At her trial, Rose denied all the murders she had been charged with, claiming that Fred had committed them on his own. It is true that Fred West was already a murderer when he met the underage Rosemary Letts and began to court her with cheap gifts. That this much older man systematically corrupted the troubled schoolgirl, moulding her to his sexual tastes, is in no doubt. Nor is her subsequent viciousness towards Fred's children from a previous marriage and her own offspring, catalogued in Burn's book in stomach-churning detail.
In 1973, Rose was found guilty with her husband of indecent assault on a young woman who had briefly worked as the couple's nanny, confirming her willingness to take part in sexual attacks. What remains in doubt, despite Rose's convictions, is her involvement in the actual killings - a question addressed in Brian Masters's exemplary volume, She Must Have Known: The Trial of Rosemary West. For reasons he does not go into, this question does not interest Gordon Burn, with the murders playing a relatively minor role in his text. And this is where the problems begin.
For most of the book, Burn adopts a chummy tone which approximates to speech. But whose speech? Here is Burn describing a new development in the Wests' relationship after Fred finished a short prison sentence in 1971: "[Rose] would go with some of his black men friends, who, he had been assuring her, were massive. His black men." These bursts of sentences, often without verbs, are unsettling. Fred West is dead, and any attempt to get inside his head, as Burn tries to do, verges on imposture. The book has no footnotes, merely a two-page list of acknowledgements, which means that the reader has little idea of the accuracy of his portrait of Fred, or its precise sources.
In that sense, much of the book is novelistic - worrying enough, given that the subject tends in any case towards horror fiction. But what are we to make of scenes like this, in which Burn describes Rose sexually assaulting one of her young victims? "Sometimes your legs were tied open, and sometimes your hands were tied behind your back. And once you were trussed up and unable to move the assault would begin". Who is the "you" addressed in this passage? In its entirety - it is too long and too unpleasant to quote - it employs many of the devices of suspense, including repetition and one-word sentences, to conjure up an atmosphere of terror and expectation. But it does more. There is a disturbing elision between the immobilised child-victim and the reader, achieved through a use of language whose most obvious point of comparison is pornography.

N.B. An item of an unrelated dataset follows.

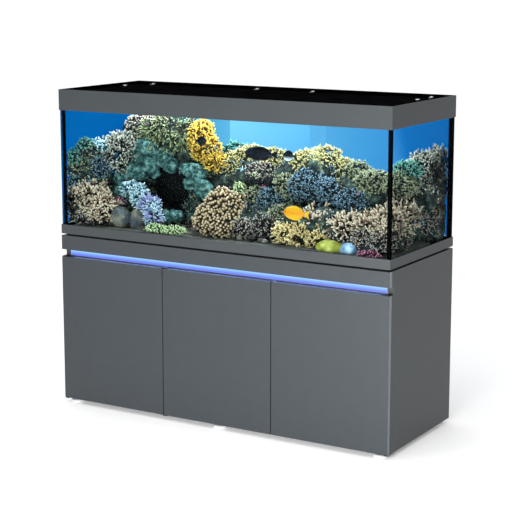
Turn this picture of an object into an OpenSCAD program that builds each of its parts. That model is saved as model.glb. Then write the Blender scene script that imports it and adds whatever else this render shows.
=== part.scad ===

This is a bizarre outcome for an apparently serious book. What serial killers do is so horrible - and to a minority of readers, so exciting - that the mere repetition of the facts produces strong reactions. That is why many writers adopt a sober, even forensic, approach in their attempts to elucidate the subject.
What Burn's book lacks, in stark contrast, is any degree of distant authority. He has turned the lives of Fred and Rosemary West into a narrative which horrifies, disgusts and assaults the reader, without making a clear distinction between fact and speculation.